Well, what does that mean? It means that in grasping the idea of FSA, you grasp the Ultimate Master Key to all such games. You understand how they exist, and what their underlying structure is... you can in fact write you own games, and you do not even need a computer!

This, of course, is why I said you can make them at home, and they are great gifts... you merely need the discipline and care to make sure you do not build an impossible arrangement.

This, incidentally, gives some insight into plot-design and other topics relating to fiction - and translation:

...no man has ever reproduced the atmosphere and magic of one single word by the use of another word. Nobody could put the exact equivalent of 'revisit thus the glimpses of the moon' into any other English words; and he certainly could not put it into German or Russian or Chinese words.
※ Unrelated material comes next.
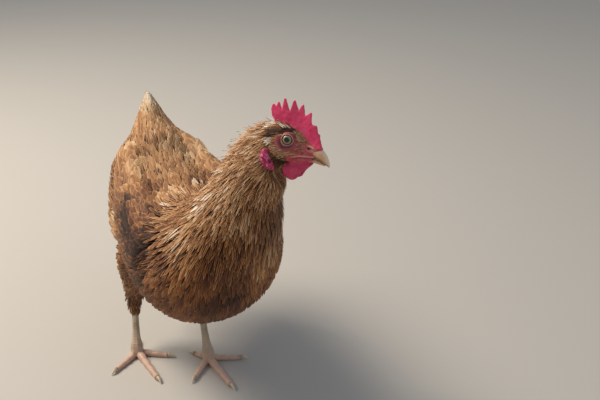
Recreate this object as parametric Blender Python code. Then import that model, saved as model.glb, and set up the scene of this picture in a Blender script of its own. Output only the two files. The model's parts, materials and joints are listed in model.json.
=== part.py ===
"""Brown laying hen, life size, in a walking stance with her head turned to her left.

Metres, +Z up, +X the way the body points, +Y the hen's left. The body is one smooth surface
of oval rings, from the tail tip along the back and up the neck to the face, parted by thin
cuts. Wings, thighs, shanks, toes, claws and the parts of the head are solids of their own.
Figures in the tables below are millimetres.
"""

import math

import bmesh
import bpy
import numpy as np
from mathutils import Euler, Matrix, Vector

MM = 0.001
GAP = 0.3 * MM          # clearance that every piece keeps to its neighbours
CUTTER_SWELL = 1.2 * GAP    # how far a cutter stands out from the piece it is made from
CUT_WIDTH = 1.3 * GAP   # of the thin cuts that part the body
SLIVER = 0.002 * MM     # edges shorter than this are closed up after a cut
RING_SIDES = 24         # points round a ring of the body
LEFT, RIGHT = 1, -1

# Head: the point midway between the eyes, and how the head is turned.
HEAD_CENTRE = (171, 61, 351)
HEAD_YAW, HEAD_PITCH, HEAD_ROLL = 46, 6, -12
EYE_RADIUS = 6.2
EYE_AT = (-0.5, 9.6, 3.8)

# Feet: where the toes meet the shank, which way the middle toe points, and the hock above.
FOOT_JOINT = {RIGHT: (-51, -65, 13), LEFT: (-6, 15, 13)}
FOOT_YAW = {RIGHT: 11, LEFT: 10}
HOCK = {RIGHT: (-84, -56, 92), LEFT: (-38, 14, 96)}
SHANK_RADIUS = 5.6
# Share of the way up from the foot to the hock, and the radius there against SHANK_RADIUS.
SHANK_SHAPE = [(-0.06, 1.45), (0.04, 1.4), (0.14, 1.12), (0.3, 0.98), (0.55, 0.95), (0.8, 1.05),
               (0.93, 1.35), (1.02, 1.2)]
SOLE_SWELL = 1.15
# Toe: its angle from the middle toe towards the hen's outer side, length, root radius, joints.
TOES = {
    "inner": (-49, 40, 4.6, 3),
    "middle": (0, 62, 5.2, 4),
    "outer": (61, 40, 4.4, 4),
    "hallux": (-152, 20, 4.0, 2),
}
PAD_SWELL = 0.09        # how much a toe swells at its pads
TOE_TAPER = 0.32        # how much thinner its tip is than its root
TOE_SINK = 0.86         # height of its middle over the floor, in radii, so that it has a flat
TOE_RISE = 5            # how far it climbs to the shank at its root
CLAW_LENGTH = 11
CLAW_RADIUS = 2.6
CLAW_POINT = 0.35
CLAW_HUMP = 1.6
CLAW_DROP = 0.78        # share of its root's height that the claw drops

COLOURS = {
    "plumage": ((0.50, 0.25, 0.09), 0.8),
    "comb_skin": ((0.62, 0.03, 0.07), 0.5),
    "face_skin": ((0.55, 0.12, 0.10), 0.55),
    "horn": ((0.55, 0.36, 0.24), 0.35),
    "leg_scale": ((0.52, 0.40, 0.24), 0.5),
    "iris": ((0.30, 0.26, 0.10), 0.1),
}

# Body rings, tail to throat: top point, bottom point, half width, heading of the ring in
# degrees, and how much wider the ring is below its middle than above it.
BODY_RINGS = [
    ((-206, 4, 300), (-224, 4, 254), 4, 0, 0.0),
    ((-191, 3, 292), (-211, 3, 226), 17, 0, 0.2),
    ((-170, 2, 279), (-194, 2, 194), 34, 0, 0.3),
    ((-142, 0, 266), (-172, 0, 164), 55, 0, 0.35),
    ((-108, 0, 255), (-143, 0, 135), 69, 0, 0.3),
    ((-72, 0, 249), (-102, 0, 115), 76, 0, 0.25),
    ((-30, 0, 247), (-50, 0, 107), 78, 0, 0.12),
    ((8, 0, 249), (5, 0, 105), 80, 0, 0.0),
    ((38, 0, 254), (55, 3, 107), 81, 2, 0.0),
    ((58, 4, 262), (100, 8, 125), 79, 8, 0.05),
    ((72, 9, 273), (132, 15, 160), 73, 16, 0.1),
    ((83, 15, 290), (150, 26, 204), 62, 25, 0.1),
    ((94, 22, 312), (160, 37, 246), 49, 34, 0.05),
    ((109, 31, 337), (169, 46, 282), 36, 40, 0.0),
    ((128, 40, 356), (176, 52, 307), 24, 43, 0.0),
]
# Head rings in the head's own frame (along the beak, height): top, bottom, half width.
HEAD_RINGS = [
    ((-24, 15), (-17, -25), 17.0, 0.0),
    ((-11, 17), (-9, -24), 16.6, 0.0),
    ((3, 14.5), (0, -22), 15.0, 0.0),
    ((13, 8.5), (10, -19), 12.0, 0.05),
    ((20, 4), (19, -16.5), 8.8, 0.1),
    ((26, 1.6), (25, -13.5), 5.6, 0.1),
]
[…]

It is this separation that makes necessary such intermediate explanations as these; it may be that the Tower of Babel was indeed the chief tragedy of mankind. But anyhow, it is strictly true that we can translate anything in reason. We cannot translate anything that is beyond reason; like the way in which mere sound and spelling can be a spell.
[GKC Chaucer CW18:317]

I mention translation because one of the three uses of automata is to translate - the other two are generating and recognizing, which we have seen in our example: you win when you recognize a winning pattern. (The changes to make a translator or a generator are trivial, and you might wish to work them out for yourself.)

But I see I am out of time for today, and so I will let you ponder all this until next time.

Remember: with automata theory you are touching the fundamental structure which underlies language itself - and be grateful for this secret treasure!